Mark: He was private about all of his stuff. We have it in here. He said, “We don’t need to go shout this from the rooftops,” is one of the things he said. “But if anybody asks us about it, we shouldn’t be afraid of our own minds. We shouldn’t be afraid to embrace the truth, if that’s what the truth is.” Joseph Smith, III’s son–and there’s Frederick M. Smith is the president of the RLDS church, then it is Israel A. Smith, who is president. I don’t know when the years are. He was president for part at least part of the 1950s. He really, really tries. He has a spiritual experience. He really drives home that Joseph Smith was not oblivious that his grandfather was not… But, he tries to adjust the narrative. He admits that there was a revelation on marriage that was probably about sealing.
GT: Oh.
Mark: He does, but he thinks that this was something that was altered…
GT: By Brigham.
Mark: By Brigham Young to be what we know as section 132. So, he says that, and then it’s in the 1980s, when this really comes to a head. Here’s the president of the [RLDS] Church at the time, Wallace B. Smith asked the official church historian, Richard Howard, to write a paper that really gets to the bottom of this. He does, and he does even a brilliant genius thing, where he writes a paper on Joseph Smith’s polygamy and he only uses publicly available sources like the Expositor, like the article in the Nauvoo Neighbor that details Joseph and Hyrum’s reactions to the Expositor. Then, he uses evidence that he collected from a lot of different places; evidence that came from people that were not Brighamites, so, people like Sidney Rigdon, people like William Marks. He makes the case from that, that Joseph Smith was a polygamist. He puts all these arguments in there and in the end of the paper, comes up with the conclusion that, “Well, we at least know Joseph did sealings for eternity. He may or may not have done polygamy, so, kind of reflecting the RLDS position.”
A lot of his contemporaries were like, “Well, the body of your paper was great. The conclusion just is off. A lot of people suspected that maybe that was like an editorial mandate, because this was originally supposed to be published more in the official channels in the RLDS Church, and finally, they said, “Well just publish it in the John Whitmer Journal.”
GT: Well, that’s interesting.
Mark: Yeah, and so a lot of people suspected it was an editorial mandate. Newell Bringhurst wrote an article about that, that was part of the Persistence of Polygamy series.[1] He interviewed Richard Howard. Howard is still alive and still working.

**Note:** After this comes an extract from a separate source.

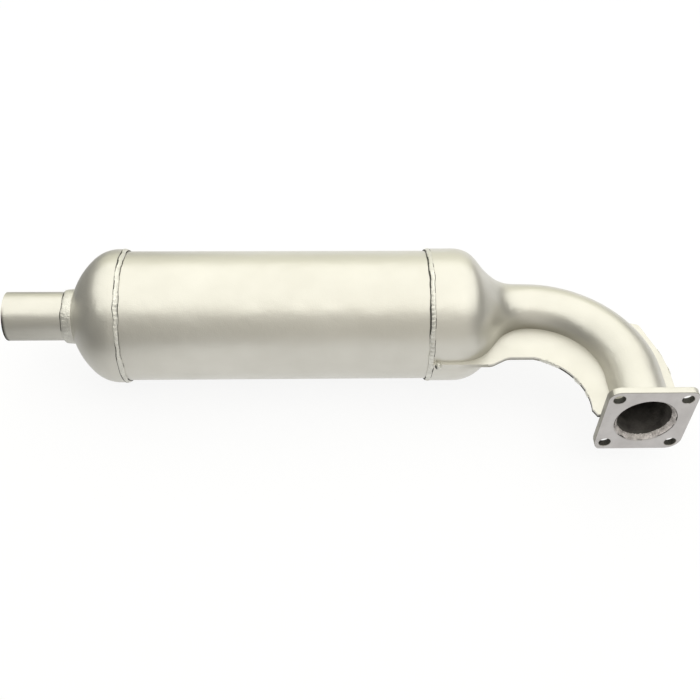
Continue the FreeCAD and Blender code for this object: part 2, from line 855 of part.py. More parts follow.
def ring_plate(name, centre, inner, outer):
    """The two seam flange sheets close to a round edge, as one flat ring, or a disc if inner is None."""
    plates = []
    for word, radius in (("outer", outer), ("inner", inner)):
        if radius is None:
            continue
        plate = doc.addObject("Part::Cylinder", f"{name}_{word}")
        bind(plate, "Radius", radius)
        bind(plate, "Height", size.cap_sheet * 2.0)
        put(plate, *centre, -size.cap_sheet)
        plates.append(plate)
    return cut_from(f"{name}_ring", *plates) if len(plates) == 2 else plates[0]


def make_stitches(name, centre, radius, stitches, sheets):
    """Short straight beads along a round edge, less the sheets that they join."""
    beads = []
    for i, (start, sweep) in enumerate(stitches):
        middle = start + sweep / 2.0
        half_run = radius * sine(sweep / 2.0)
        reach = radius * cosine(sweep / 2.0)
        bead = doc.addObject("Part::Cylinder", f"{name}_bead_{i}")
        bind(bead, "Radius", size.stitch_radius)
        bind(bead, "Height", 2.0 * half_run)
        bead.Placement = Placement(Vector(), Rotation(UPRIGHT, middle).multiply(Rotation(ACROSS, -90)))
        put(
            bead,
            centre[0] + reach * cosine(middle) + half_run * sine(middle),
            centre[1] + reach * sine(middle) - half_run * cosine(middle),
        )
        beads.append(cut_from(f"{name}_stitch_{i}", bead, sheets))
    return beads


def make_seam_stitches():
    margin = size.stitch_radius * 2.0
    centre = arc_centre(*web_edge(), size.web_radius)
    sheets = ring_plate("web_sheets", centre, size.web_radius, size.web_radius + margin)
    keep(group("web_edge_welds", make_stitches("web", centre, size.web_radius, WEB_STITCHES, sheets)))
    bend = (bend_x, size.leg_length)
    near = ring_plate("fin_sheets", bend, None, fin_radius)
    far = ring_plate("far_fin_sheets", bend, None, fin_radius_far)
    fins = make_stitches("fin", bend, fin_radius, FIN_STITCHES, near)
    fins += make_stitches("far_fin", bend, fin_radius_far, FAR_FIN_STITCHES, far)
    keep(group("fin_edge_welds", fins))


# Tack welds where the seam lips start, on the near and the far side of the body.
def make_tacks():
    tacks = []
    for word, side in (("near", -1.0), ("far", 1.0)):
        tack = doc.addObject("Part::Cylinder", f"{word}_tack")
        bind(tack, "Radius", size.tack_radius)
        bind(tack, "Height", size.tack_length)
        tack.Placement = Placement(Vector(), Rotation(DEEP, 90))
        put(tack, inlet_edge_x + size.tack_place - size.tack_length / 2.0, axis_y + side * lip_radius)
        lip = doc.addObject("Part::Box", f"{word}_lip")
        bind(lip, "Length", size.tack_place * 2.0)
        bind(lip, "Width", size.lip_width)
        bind(lip, "Height", size.cap_sheet * 2.0)
        low_y = axis_y - lip_radius if side < 0 else axis_y + cap_outside
        put(lip, inlet_edge_x, low_y, -size.cap_sheet)
        tacks.append(cut_from(f"{word}_tack_weld", tack, lip))
    keep(group("lip_tack_welds", tacks))


# Long seam weld of the rolled shell, on the side away from the elbow's opening.
def make_seam_weld():
    left = outlet_edge_x + size.lap_weld + size.weld_gap
    right = inlet_edge_x - size.lap_weld - size.weld_gap
    bead = doc.addObject("Part::Cylinder", "seam_bead")
    bind(bead, "Radius", size.seam_weld_radius)
    bind(bead, "Height", right - left)
    bead.Placement = Placement(Vector(), Rotation(DEEP, 90))
    put(bead, left, axis_y + size.shell_radius - size.seam_weld_sink)
    inside = doc.addObject("Part::Cylinder", "seam_shell")
    bind(inside, "Radius", size.shell_radius)
    bind(inside, "Height", right - left + 2.0 * size.weld_gap)
    inside.Placement = Placement(Vector(), Rotation(DEEP, 90))
    put(inside, left - size.weld_gap, axis_y)
    weld = cut_from("body_seam_weld", bead, inside)
    weld.Label = "body_seam_weld"
    keep(weld)


make_body_shell()
make_seam_weld()
make_outlet_end_cap()
make_lap_weld("outlet_cap_weld", outlet_edge_x, -1, notched=False)
make_outlet_pipe()
make_plug(
    "outlet_pipe_plug",
    axis_y,
    outlet_edge_x + size.outlet_inside,
    -1,
    size.outlet_radius,
)
make_outlet_pipe_weld()
make_inlet_tube()
make_plug(
    "inlet_tube_plug",
    neck_y,
    inlet_edge_x - size.inlet_tube_reach,
    1,
    inlet_tube_radius,
)
make_baffle(
    "inlet_baffle",
    inlet_edge_x - size.inlet_baffle_place,
    1,
    inlet_tube_radius,
    size.neck_offset,
)
make_baffle(
    "outlet_baffle",
    outlet_edge_x + size.outlet_baffle_place,
    -1,
    size.outlet_radius,
    as_length(0.0),
)
make_lower_half_shell(make_upper_half_shell())
make_lap_weld("inlet_cap_weld", inlet_edge_x, 1, notched=True)
make_flange()
make_flange_weld()
make_bore_weld()
make_seam_stitches()
make_tacks()
doc.recompute()

for thing in doc.Objects:
    if "Invalid" in thing.State or "Error" in thing.State:
        raise RuntimeError(f"{thing.Name} failed: {thing.State}")
    if thing.TypeId == "PartDesign::Pocket":
        if thing.Shape.Volume >= thing.BaseFeature.Shape.Volume:
            raise RuntimeError(f"{thing.Name} cuts nothing")

for piece in pieces:
    if piece.Shape.isNull() or not piece.Shape.isValid():
        raise RuntimeError(f"{piece.Label} has no valid shape")

os.makedirs("parts", exist_ok=True)
for piece in pieces:
    piece.Shape.exportStep(f"parts/{piece.Label}.step")
    print(piece.Label, "solids", len(piece.Shape.Solids), "volume", round(piece.Shape.Volume))
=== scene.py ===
import math

import bmesh
import bpy
from mathutils import Matrix, Vector, noise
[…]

GT: He’s still alive, I think.
Mark: Yes, he is. You ought to get him.
GT: I do need to get him on.
Mark: He confirmed that that was true, that he had some editorial oversight from committees. So, it was a compromise. He has since gone on record, on a lot of other things about Joseph Smith being a polygamist. That, really [solidified things.] When I read Paul Hansen’s letters, and I read that that says that it completely destroys the myth that polygamy wasn’t happening when Joseph Smith was alive. I mean, Joseph Smith, III asked his mother, in that last year, “Was there anything like polygamy revelation?”
She says, “No, I didn’t hear anything of that nature.”
Well, the Expositor explains the revelation pretty clearly.
GT: Right.
Mark: Joseph and Hyrum, give a partial admission to it in the Nauvoo Neighbor, the article published there. So, she’s not forthcoming there about that.